The point that Presiding Bishop Katharine made in the town hall meeting was simple: We must converse with one another, even when it's hard, asking the image of the beloved in the other person, "what can this image of God teach us?" We begin by listening, seeking to see the image of God in the other.
Bishop Katherine further pointed out, "You need to listen with the expectation you will learn something." Think about that: expect to learn something when you engage in conversation and listen to your conversation partner sharing his or her story. Bishop Katherine continued by linking that listening to evangelism, which begins with hearing someone else's story, and only then, after listening, sharing your own story of the Good News of God in Jesus Christ in your life.
Bishop Katherine made the point that we need the diversity of all of us, from cultural differences to differences in theological perspectives, because none of us has the whole truth. We need all the diversity in order to reflect the image of God . . . even when it's hard.
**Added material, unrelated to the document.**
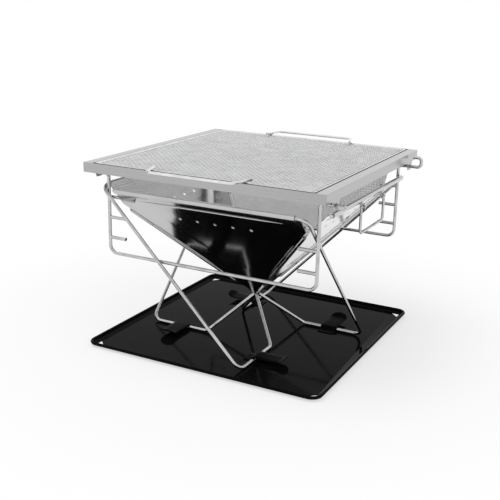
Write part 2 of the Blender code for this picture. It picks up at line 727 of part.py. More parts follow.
def build_grill():
    clear_scene()
    collection(PARTS)
    steel = material("Polished stainless steel", (0.72, 0.72, 0.73), 1.0, 0.12)
    brushed = material("Brushed stainless steel", (0.66, 0.66, 0.67), 1.0, 0.32)
    bright_wire = material("Bright steel wire", (0.70, 0.70, 0.70), 1.0, 0.22)
    net_wire = material("Plated net wire", (0.60, 0.60, 0.61), 0.9, 0.40)
    black = material("Black gloss coating", (0.018, 0.018, 0.019), 0.0, 0.15)

    make_base_plate(black)
    make_foot_clips(black)

    pit = add_empty("fire_pit_turn", (0.0, 0.0, 0.0))
    for turn in range(4):
        attach(make_panel(turn, steel), pit)
        attach(make_rod(turn, bright_wire), pit)
        attach(make_hinge_pin(turn, bright_wire), pit)
    attach(make_bail(bright_wire), pit)

    bridge = add_empty("grill_bridge_lift", (0.0, 0.0, STAND_HINGE_Z), pit)
    for rail in (make_end_rail("front_rail", -1, brushed), make_end_rail("rear_rail", 1, brushed),
                 make_side_rail("left_rail", 3, brushed), make_side_rail("right_rail", 1, brushed),
                 make_stand("front_stand", -1, bright_wire), make_stand("rear_stand", 1, bright_wire)):
        attach(rail, bridge)

    net = add_empty("cooking_net_lift", (0.0, 0.0, NET_Z), bridge)
    for piece in (make_net_border(net_wire), make_net_mesh(net_wire),
                  make_net_handle("net_front_handle", -1, bright_wire),
                  make_net_handle("net_rear_handle", 1, bright_wire)):
        attach(piece, net)


build_grill()
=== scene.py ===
# %% [markdown]
# # Folding charcoal grill
# This lesson dresses a ready-made model of a folding grill: four steel panels on bent wire legs, a
# black tray below, and a bridge of four rails with a cooking net above. The shapes come in as a fixed
# frame. What is left to make is what the eye notices: polish, brushing, enamel, and the woven net.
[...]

In Anti-Racism Training, just like in the conversation that Nicodemus had with Jesus, we seek to talk openly, honestly, and deeply about the important issues in our lives together as the Beloved Children of God. Depending on who we are, the topics of conversation will vary; they will be different. That’s okay, because ultimately, it’s not the topics in and of themselves that are most important. It’s having the conversations that is most important. What’s important is building relationships based on telling our stories and getting to know one another. What’s important is making the connections, building the bridges that help us to see each other as beloved of God and as worth our time and effort to get to know and connect with.
In Anti-Racism Training, we do a lot of repetition, sharing the same message in different ways so that the core message of Cooperate, Collaborate, and Communicate gets laid upon the hearts and minds of the workshop participants, just as the Holy Spirit laid the core message of Jesus our Reconciler and Redeemer upon our hearts and souls, to love our neighbors as Jesus himself loves us, because by this, we will be known as followers of Jesus. Amen.